### Problem
Scan the records below for the line containing "for thing in" and the line containing "bpy.context.scene.collection.objects.link(empty)". Copy both, plus every line between, exactly.

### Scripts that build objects
>> start
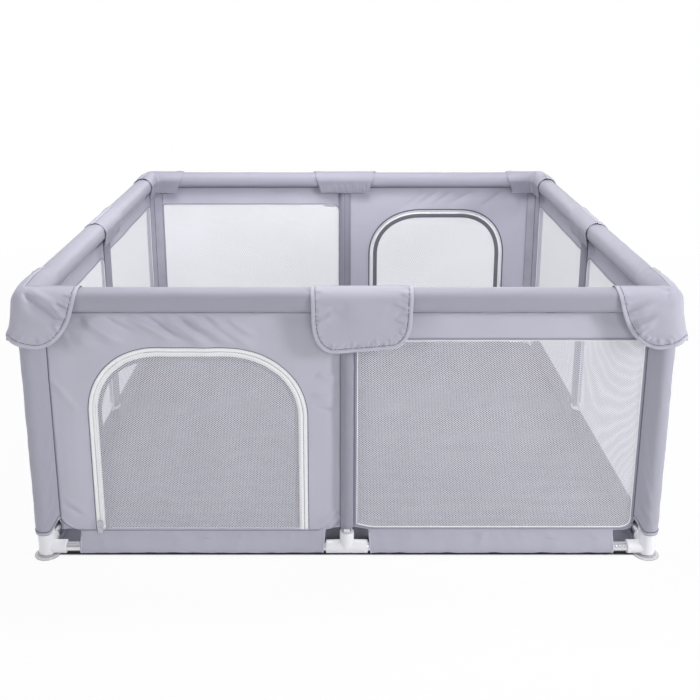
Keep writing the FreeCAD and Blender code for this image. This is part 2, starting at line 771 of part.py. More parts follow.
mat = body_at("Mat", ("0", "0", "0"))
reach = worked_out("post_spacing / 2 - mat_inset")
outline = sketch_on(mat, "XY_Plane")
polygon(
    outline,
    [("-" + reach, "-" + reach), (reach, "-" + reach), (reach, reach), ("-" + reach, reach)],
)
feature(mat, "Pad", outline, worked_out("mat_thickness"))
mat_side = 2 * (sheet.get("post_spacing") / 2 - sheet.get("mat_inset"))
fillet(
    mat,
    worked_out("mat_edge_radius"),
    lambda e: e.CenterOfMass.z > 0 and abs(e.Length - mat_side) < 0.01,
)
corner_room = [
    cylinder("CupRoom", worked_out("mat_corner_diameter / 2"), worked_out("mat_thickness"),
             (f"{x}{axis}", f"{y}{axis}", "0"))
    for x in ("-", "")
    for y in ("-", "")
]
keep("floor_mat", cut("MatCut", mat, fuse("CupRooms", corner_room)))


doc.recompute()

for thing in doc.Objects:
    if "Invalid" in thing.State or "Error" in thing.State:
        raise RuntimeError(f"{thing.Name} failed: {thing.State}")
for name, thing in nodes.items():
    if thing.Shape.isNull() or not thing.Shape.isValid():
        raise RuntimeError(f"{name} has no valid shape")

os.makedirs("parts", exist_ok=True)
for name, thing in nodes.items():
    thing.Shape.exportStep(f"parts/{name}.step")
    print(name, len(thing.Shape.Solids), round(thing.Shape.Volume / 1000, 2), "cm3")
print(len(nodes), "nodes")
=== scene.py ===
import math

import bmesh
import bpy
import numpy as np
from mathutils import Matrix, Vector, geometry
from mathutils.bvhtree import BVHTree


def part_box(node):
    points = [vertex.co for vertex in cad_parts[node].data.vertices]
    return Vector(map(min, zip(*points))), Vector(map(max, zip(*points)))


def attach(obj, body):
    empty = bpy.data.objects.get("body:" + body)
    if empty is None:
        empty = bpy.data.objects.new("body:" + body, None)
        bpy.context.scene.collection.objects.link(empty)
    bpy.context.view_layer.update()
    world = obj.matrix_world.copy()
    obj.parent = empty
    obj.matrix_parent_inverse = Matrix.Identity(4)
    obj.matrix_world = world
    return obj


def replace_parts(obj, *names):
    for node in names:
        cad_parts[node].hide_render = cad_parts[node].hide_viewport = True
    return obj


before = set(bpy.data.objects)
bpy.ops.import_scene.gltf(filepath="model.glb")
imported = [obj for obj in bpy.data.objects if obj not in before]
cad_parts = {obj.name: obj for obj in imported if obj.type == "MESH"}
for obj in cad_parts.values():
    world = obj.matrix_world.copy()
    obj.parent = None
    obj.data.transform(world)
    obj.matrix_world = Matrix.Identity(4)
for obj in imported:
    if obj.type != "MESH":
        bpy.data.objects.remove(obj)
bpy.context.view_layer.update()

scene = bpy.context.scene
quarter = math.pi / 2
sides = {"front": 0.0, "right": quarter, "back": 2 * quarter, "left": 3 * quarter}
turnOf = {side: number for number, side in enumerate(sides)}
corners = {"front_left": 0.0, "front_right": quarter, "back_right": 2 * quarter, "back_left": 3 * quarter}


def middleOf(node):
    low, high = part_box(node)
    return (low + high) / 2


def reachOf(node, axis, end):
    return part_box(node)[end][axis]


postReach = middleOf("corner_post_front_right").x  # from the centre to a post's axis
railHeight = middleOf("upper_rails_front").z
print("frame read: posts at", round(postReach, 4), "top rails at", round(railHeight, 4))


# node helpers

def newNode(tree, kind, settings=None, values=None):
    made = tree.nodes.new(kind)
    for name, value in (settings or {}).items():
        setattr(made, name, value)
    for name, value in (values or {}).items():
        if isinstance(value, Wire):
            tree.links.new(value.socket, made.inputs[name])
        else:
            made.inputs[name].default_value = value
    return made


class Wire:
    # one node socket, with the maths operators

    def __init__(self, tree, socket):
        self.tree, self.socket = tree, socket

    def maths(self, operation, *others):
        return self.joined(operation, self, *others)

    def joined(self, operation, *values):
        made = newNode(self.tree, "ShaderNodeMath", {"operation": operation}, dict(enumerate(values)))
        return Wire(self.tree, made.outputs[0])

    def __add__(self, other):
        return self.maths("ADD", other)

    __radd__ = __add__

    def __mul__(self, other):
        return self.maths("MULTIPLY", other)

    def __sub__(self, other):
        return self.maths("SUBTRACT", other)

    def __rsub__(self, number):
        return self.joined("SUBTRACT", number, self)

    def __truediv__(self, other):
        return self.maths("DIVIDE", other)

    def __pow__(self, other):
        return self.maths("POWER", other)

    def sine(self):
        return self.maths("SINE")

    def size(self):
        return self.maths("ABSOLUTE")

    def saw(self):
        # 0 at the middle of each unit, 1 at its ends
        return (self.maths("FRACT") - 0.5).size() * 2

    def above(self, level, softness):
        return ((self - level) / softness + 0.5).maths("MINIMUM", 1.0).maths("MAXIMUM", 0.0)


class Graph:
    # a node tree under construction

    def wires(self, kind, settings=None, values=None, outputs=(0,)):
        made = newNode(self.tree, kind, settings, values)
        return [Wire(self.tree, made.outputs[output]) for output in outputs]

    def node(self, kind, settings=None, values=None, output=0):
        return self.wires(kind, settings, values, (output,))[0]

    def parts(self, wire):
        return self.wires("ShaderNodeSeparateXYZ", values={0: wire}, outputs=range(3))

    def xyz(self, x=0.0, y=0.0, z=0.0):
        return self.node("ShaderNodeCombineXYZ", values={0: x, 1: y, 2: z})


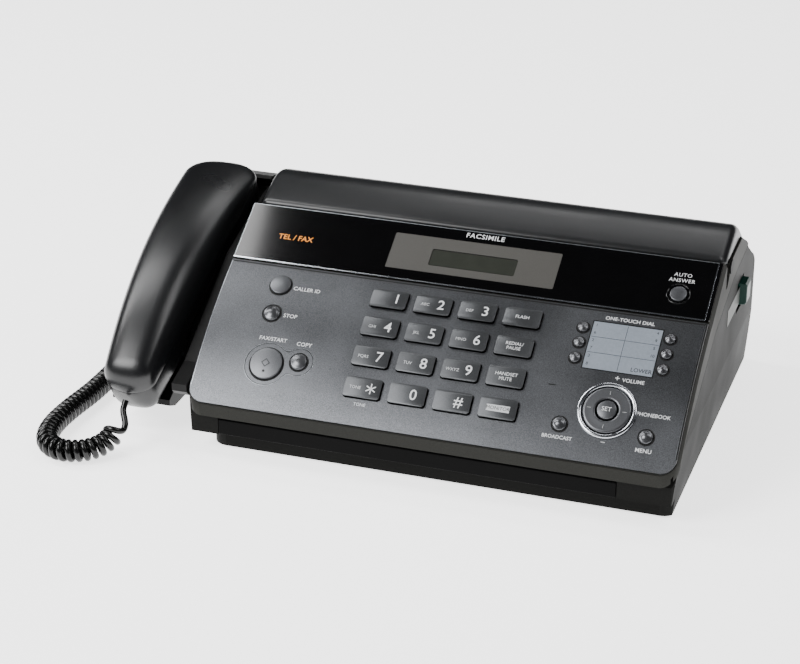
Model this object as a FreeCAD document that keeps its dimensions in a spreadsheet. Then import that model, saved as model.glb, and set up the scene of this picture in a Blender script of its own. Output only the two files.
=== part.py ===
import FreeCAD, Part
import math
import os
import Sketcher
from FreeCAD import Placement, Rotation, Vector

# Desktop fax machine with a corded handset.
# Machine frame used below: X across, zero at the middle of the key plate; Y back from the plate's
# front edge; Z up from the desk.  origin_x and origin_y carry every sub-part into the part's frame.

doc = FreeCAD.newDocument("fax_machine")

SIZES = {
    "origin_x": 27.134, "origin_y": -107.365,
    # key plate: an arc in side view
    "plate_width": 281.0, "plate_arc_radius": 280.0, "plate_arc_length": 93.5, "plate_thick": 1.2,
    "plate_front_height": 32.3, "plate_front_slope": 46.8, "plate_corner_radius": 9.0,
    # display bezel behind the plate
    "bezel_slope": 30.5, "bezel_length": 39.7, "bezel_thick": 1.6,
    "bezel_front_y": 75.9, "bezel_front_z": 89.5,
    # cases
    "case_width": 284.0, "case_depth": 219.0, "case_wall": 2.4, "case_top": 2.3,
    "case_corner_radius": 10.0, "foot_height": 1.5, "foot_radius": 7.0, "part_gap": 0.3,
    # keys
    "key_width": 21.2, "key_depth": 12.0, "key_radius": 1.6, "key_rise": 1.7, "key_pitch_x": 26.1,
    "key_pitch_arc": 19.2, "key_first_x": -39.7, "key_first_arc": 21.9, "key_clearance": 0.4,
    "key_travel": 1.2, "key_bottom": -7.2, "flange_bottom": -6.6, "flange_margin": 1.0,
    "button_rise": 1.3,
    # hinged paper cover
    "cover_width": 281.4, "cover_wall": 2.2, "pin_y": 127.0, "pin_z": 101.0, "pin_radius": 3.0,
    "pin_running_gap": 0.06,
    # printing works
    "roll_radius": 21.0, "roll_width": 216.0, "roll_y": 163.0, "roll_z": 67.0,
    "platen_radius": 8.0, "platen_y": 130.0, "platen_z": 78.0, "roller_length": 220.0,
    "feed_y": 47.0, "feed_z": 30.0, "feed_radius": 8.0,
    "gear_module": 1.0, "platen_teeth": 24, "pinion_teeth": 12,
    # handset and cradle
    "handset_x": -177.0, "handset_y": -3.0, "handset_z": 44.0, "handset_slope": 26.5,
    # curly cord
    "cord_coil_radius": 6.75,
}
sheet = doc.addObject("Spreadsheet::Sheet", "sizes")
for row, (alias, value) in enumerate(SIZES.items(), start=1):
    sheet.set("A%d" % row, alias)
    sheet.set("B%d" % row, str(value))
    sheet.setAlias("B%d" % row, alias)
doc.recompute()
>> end
### In response
for thing in doc.Objects:
    if "Invalid" in thing.State or "Error" in thing.State:
        raise RuntimeError(f"{thing.Name} failed: {thing.State}")
for name, thing in nodes.items():
    if thing.Shape.isNull() or not thing.Shape.isValid():
        raise RuntimeError(f"{name} has no valid shape")

os.makedirs("parts", exist_ok=True)
for name, thing in nodes.items():
    thing.Shape.exportStep(f"parts/{name}.step")
    print(name, len(thing.Shape.Solids), round(thing.Shape.Volume / 1000, 2), "cm3")
print(len(nodes), "nodes")
=== scene.py ===
import math

import bmesh
import bpy
import numpy as np
from mathutils import Matrix, Vector, geometry
from mathutils.bvhtree import BVHTree


def part_box(node):
    points = [vertex.co for vertex in cad_parts[node].data.vertices]
    return Vector(map(min, zip(*points))), Vector(map(max, zip(*points)))


def attach(obj, body):
    empty = bpy.data.objects.get("body:" + body)
    if empty is None:
        empty = bpy.data.objects.new("body:" + body, None)
        bpy.context.scene.collection.objects.link(empty)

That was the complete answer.